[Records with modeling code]
↓
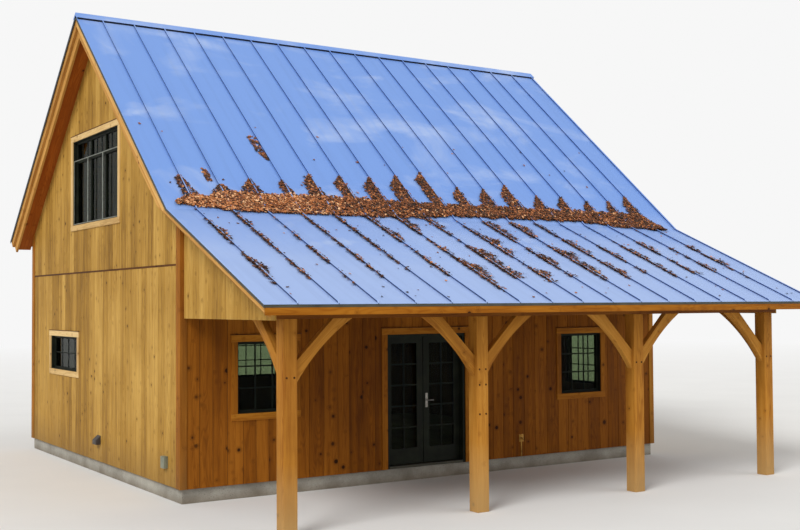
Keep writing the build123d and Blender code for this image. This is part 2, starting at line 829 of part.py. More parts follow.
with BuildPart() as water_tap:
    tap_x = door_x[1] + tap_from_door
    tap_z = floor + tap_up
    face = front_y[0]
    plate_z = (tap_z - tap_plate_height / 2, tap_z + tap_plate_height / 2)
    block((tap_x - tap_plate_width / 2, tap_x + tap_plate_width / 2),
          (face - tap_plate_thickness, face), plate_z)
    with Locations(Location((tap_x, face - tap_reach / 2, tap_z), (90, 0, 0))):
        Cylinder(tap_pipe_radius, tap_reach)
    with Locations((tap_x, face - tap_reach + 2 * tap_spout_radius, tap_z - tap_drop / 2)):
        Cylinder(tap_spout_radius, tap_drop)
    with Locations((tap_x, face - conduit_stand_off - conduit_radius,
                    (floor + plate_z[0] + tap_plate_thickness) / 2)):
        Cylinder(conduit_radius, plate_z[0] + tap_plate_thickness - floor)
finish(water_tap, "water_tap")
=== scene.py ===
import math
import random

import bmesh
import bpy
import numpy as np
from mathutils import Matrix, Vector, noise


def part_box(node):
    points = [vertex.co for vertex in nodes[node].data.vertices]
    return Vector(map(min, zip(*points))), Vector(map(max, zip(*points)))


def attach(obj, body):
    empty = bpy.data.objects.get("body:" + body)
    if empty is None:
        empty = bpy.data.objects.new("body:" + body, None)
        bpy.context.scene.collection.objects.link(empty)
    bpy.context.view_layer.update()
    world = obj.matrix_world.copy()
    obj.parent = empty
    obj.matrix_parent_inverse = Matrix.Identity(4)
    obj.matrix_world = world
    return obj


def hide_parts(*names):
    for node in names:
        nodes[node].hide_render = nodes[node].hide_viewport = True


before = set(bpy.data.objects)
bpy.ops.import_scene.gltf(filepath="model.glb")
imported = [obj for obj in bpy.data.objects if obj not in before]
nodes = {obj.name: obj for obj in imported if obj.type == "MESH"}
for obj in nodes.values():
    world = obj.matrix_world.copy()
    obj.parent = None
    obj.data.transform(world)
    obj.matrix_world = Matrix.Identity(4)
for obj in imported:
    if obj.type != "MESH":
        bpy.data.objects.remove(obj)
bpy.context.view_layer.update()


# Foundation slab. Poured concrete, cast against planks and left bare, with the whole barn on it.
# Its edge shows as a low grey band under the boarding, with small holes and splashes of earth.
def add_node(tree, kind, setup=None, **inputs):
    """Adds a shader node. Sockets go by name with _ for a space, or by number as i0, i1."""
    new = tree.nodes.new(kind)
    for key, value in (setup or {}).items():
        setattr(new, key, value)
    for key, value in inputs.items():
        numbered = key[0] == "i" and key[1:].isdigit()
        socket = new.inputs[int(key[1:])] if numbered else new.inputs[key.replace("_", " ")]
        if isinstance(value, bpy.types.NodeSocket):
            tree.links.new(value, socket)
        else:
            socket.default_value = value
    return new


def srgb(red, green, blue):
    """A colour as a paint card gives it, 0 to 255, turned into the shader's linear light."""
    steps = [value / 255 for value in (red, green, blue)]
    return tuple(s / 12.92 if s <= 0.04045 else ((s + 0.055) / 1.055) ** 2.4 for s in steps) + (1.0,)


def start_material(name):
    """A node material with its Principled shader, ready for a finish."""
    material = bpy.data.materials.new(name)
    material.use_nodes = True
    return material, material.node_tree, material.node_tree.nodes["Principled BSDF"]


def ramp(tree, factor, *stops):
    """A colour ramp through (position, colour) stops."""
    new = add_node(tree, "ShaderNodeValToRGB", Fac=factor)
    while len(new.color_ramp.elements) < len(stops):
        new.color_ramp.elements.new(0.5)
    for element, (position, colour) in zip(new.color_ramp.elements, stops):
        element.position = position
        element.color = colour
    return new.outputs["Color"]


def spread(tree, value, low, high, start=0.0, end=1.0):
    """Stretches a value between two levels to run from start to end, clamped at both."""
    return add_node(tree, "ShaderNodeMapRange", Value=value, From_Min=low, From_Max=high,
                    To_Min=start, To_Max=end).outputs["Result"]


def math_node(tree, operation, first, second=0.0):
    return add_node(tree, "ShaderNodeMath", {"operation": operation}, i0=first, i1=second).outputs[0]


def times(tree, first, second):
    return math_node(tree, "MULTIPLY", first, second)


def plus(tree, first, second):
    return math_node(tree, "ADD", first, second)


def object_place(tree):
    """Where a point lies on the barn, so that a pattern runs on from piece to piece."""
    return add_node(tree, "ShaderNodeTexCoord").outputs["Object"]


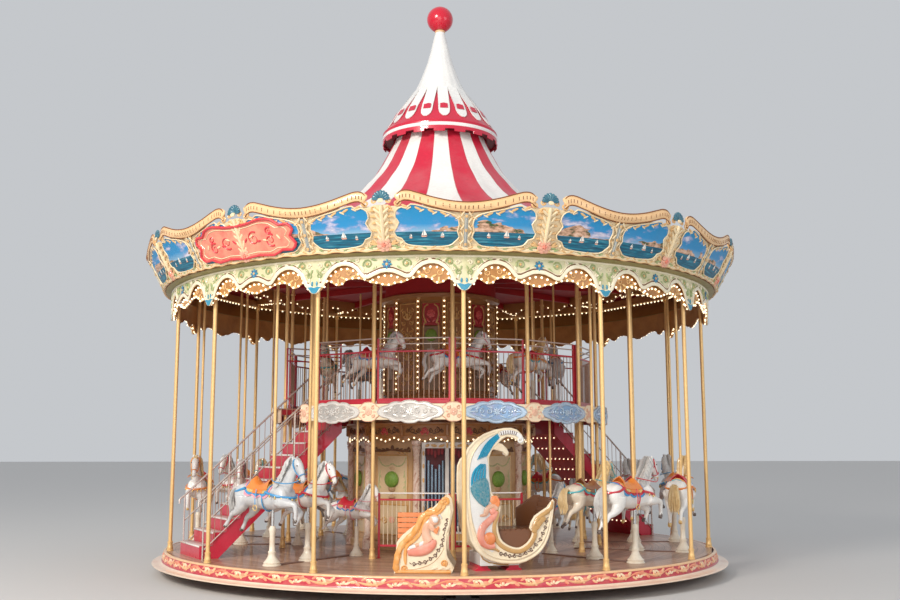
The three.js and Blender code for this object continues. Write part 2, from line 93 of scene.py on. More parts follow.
↑
Your task = Your output shall consist solely of the lines from the line with "with Locations((tap_x, face - conduit_stand_off" to the line with "if empty is", reproduced exactly, both ends included.

Response below =
    with Locations((tap_x, face - conduit_stand_off - conduit_radius,
                    (floor + plate_z[0] + tap_plate_thickness) / 2)):
        Cylinder(conduit_radius, plate_z[0] + tap_plate_thickness - floor)
finish(water_tap, "water_tap")
=== scene.py ===
import math
import random

import bmesh
import bpy
import numpy as np
from mathutils import Matrix, Vector, noise


def part_box(node):
    points = [vertex.co for vertex in nodes[node].data.vertices]
    return Vector(map(min, zip(*points))), Vector(map(max, zip(*points)))


def attach(obj, body):
    empty = bpy.data.objects.get("body:" + body)
    if empty is None:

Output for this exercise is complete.